Can you imagine $3 a gallon gas price in the United States of Wonderland?

In fact, there are two primary targets in the bill -- oil & gas companies and OPEC.

Oil & gas companies are target because they are blamed for reaping record profits while gasoline prices are skyrocketing ... and OPEC is the target because they think that it is an evil cartel. That's why Democrat Senator Patrick Leahy claimed that “OPEC has America over a barrel, and we should fight back.”

In a letter to President Clinton on April 11, 2000, signing senators (including Specter) said “we should explore every possible alternative to stop OPEC and other oil-producing states from entering into agreements to restrict oil production in order to drive up the price of oil.”

This is not all.

They also suggested to Clinton to make new law at the international level by giving “consideration to bringing a case against OPEC before the International Court of Justice at the Hague.”

Not finished.

In another letter to President Clinton on June 15, 2000, they say “OPEC ministers seem to now believe the United States and the world will accept, and economically sustain, oil prices at $30 per barrel and above. Mr. President, it is simply unacceptable for us to allow our economy, and the world's economy, to be placed in jeopardy by a foreign oil cartel. With razor thin oil inventories and soaring gas prices coupled with new reports of a looming shortage of natural gas, we may be at the beginning of a serious and prolonged energy crisis that could send a chill through every economic sector of our country. The time to act is now.”

* Since then almost 6 years have passed by ... oil prices reached $70 per barrel and yet the US economy and the world economy have been registering record growth rates.

Senators conveyed their same message to President Bush with a letter dated April 25, 2001.

US Senate Judiciary Committee Chairman Arlen Specter has put reducing US reliance on foreign oil, particularly from OPEC as one of his top priorities. He argues that “to rely on unstable regions, such as the Middle East, for our energy needs is to court disaster.”

In fact what he has been doing with NOPEC bill is the disaster to court.

On his website he argues “I have urged President Bush and then-President Clinton to take legal action against OPEC and its oil-producing nations to prevent them from entering into agreements to restrict oil production in order to increase oil prices.
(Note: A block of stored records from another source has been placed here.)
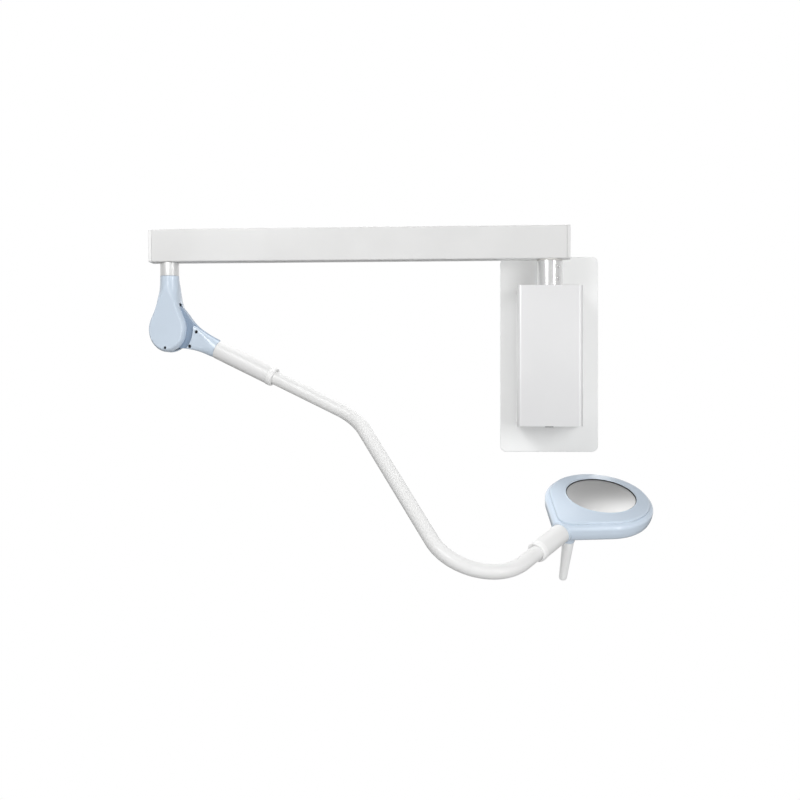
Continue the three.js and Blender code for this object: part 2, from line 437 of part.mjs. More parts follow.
add('handle', at(turned([[0, gripZ1], [4, gripZ1 + 0.4], [6.5, gripZ1 + 2], [gripLow, gripZ1 + 5],
  [gripTop, gripZ0 - GAP], [6, gripZ0 - GAP], [6, -48], [0, -48]], 'z', 24), HANDLE.x), M.handle, HEADF);

export default part;
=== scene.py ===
"""Looks of the wall mounted surgical light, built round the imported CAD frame.

Shapes are laid out in millimetres in a group's own frame, and mesh_data() turns them to metres.
"""
import json
import math

import bmesh
import bpy
import numpy as np
from mathutils import Matrix, Vector
from mathutils.geometry import tessellate_polygon

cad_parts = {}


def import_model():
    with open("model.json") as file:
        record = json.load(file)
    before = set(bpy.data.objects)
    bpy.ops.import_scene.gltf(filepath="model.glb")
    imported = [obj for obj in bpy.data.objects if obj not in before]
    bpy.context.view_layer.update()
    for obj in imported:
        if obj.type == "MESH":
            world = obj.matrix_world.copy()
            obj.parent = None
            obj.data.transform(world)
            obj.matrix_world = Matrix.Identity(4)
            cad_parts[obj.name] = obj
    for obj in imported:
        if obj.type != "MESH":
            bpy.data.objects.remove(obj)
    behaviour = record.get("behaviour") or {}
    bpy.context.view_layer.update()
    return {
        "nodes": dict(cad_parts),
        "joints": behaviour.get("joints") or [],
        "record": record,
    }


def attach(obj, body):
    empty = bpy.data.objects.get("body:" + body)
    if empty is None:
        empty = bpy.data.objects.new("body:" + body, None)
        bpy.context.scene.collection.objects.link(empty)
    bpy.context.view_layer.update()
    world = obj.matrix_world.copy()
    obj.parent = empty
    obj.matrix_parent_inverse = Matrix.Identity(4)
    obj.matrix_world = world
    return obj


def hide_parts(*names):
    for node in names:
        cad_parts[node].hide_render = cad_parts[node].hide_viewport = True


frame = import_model()

MM = 0.001
Z = Vector((0, 0, 1))
WORLD = Matrix.Identity(4)
QUARTER = math.pi / 2

# ---------- design sizes, as in the CAD part ----------
SHAFT_Y = -84                                      # upright axis of the wall column
KNUCKLE_X = -774                                   # upright axis of the knuckle's stub
PIVOT_Z = 50.7                                     # height of the pitch axis
PLATE = dict(width=200, height=400, thick=6, corner=13, hole=3.5, hole_x=52, hole_z=(112, -122))
BOX = dict(half=65, front=-120, back=-6.3, corner=9, wall=2.5, low=-146, top=134)
LID = dict(thick=2.8, back=-8, lip_front=-60, lip=12.2, overlap=0.3)
BOX_SCREW = dict(y=-30, z=(125, -137), hole=1.8, head=3, height=1.8, shank=(1.4, 8))
GROMMET = dict(y=-30, hole=7.3)
COLUMN = dict(ro=26, ri=22.5, low=-22, top=184.5, lid_hole=26.5)
BRAKE = dict(turn=-51.4, z=dict(brake_screw_upper=171.7, brake_screw_lower=148.5), hole=3.3, head=3,
             height=4.2, seat=23.2)
BEAM = dict(depth=44, height=67.2, wall=2.5, x0=-806.4, x1=34.0, z=221.1)
DROP = dict(rx=42, rz=46.6, arc_end=28, lean=30, waist=62, neck=19.3, top=109, front=20, back=25, wall=2.3)
FLARE = dict(low=20, rise=90, front=(42.7, 3.1), back=(46.5, 2))
DROP_SCREW = dict(x=-1, z=-37.8, hole=2.9, head=2.6, height=1.3, shank=(1.4, 9.5), sunk=1.2)
CONE_SCREW = dict(upper=(61.5, 14.6), lower=(60.5, -17.8), hole=3.5, head=3.2, height=1.9, shank=(1.5, 20),
                  seat=-11.5)
LIFT = 7.3                                         # arm axis above the pitch axis
ROLL_AT = 200                                      # tube_roll joint, along the arm from its frame
TONGUE = 7.3                                       # half the slot between the two cone covers
SLEEVE = dict(ro=18.8, ri=16.6, x0=114.3, x1=238)
# the tube's ro is 0.1 less than in the CAD part, which keeps it inside the CAD model's box
TUBE = dict(ro=13.9, ri=12, x0=146, l1=399.9, b1=-38.99, r1=114.4, l2=315.7, b2=116.77, r2=99.6, l3=90.5,
            into_neck=10, roll=-60.35, twist=1.3)
HEAD = dict(reach=173.2, lift=30, r=96.3, tip=24.9, a=107.8, off=-4.4, dish=67.4)
NECK_BORE, NECK_DEPTH = 19.1, 33.3
HANDLE_X, BUTTON_X = -107, -84.5


# ---------- frames of the moving groups, from the record's joints ----------
JOINT = {j["name"]: j for j in frame["joints"]}


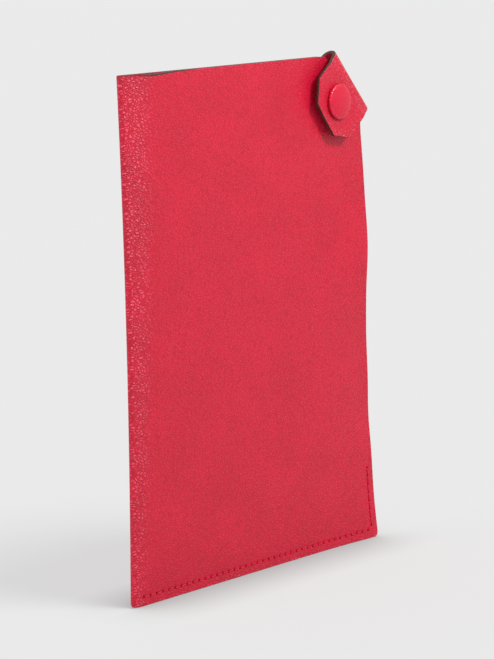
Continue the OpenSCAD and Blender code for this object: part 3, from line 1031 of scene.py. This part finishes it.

I cosponsored … the NOPEC Act, which would state explicitly that the price fixing activities of OPEC nations, insofar as they affect American consumers, are actionable under U.S. antitrust laws.“

In addition to NOPEC

Act, Specter continues, “we have to use other means to get tough with OPEC, which I believe is an illegal cartel.”

* By the way, he also asserted seven claims about the assassination of JFK and is the inventor of the “magic bullet” theory, which was proved to be wrong. But he believed.

Open the other eye

To encourage competition and prevent oil and gas companies manipulate the market at the expense of consumers either by withholding their oil and gas or by having a monopoly power is a good endeavor. But the US Senators should first try to get things right at their home country. OPEC Members, at least Venezuela and Iran, are not colonies of the US.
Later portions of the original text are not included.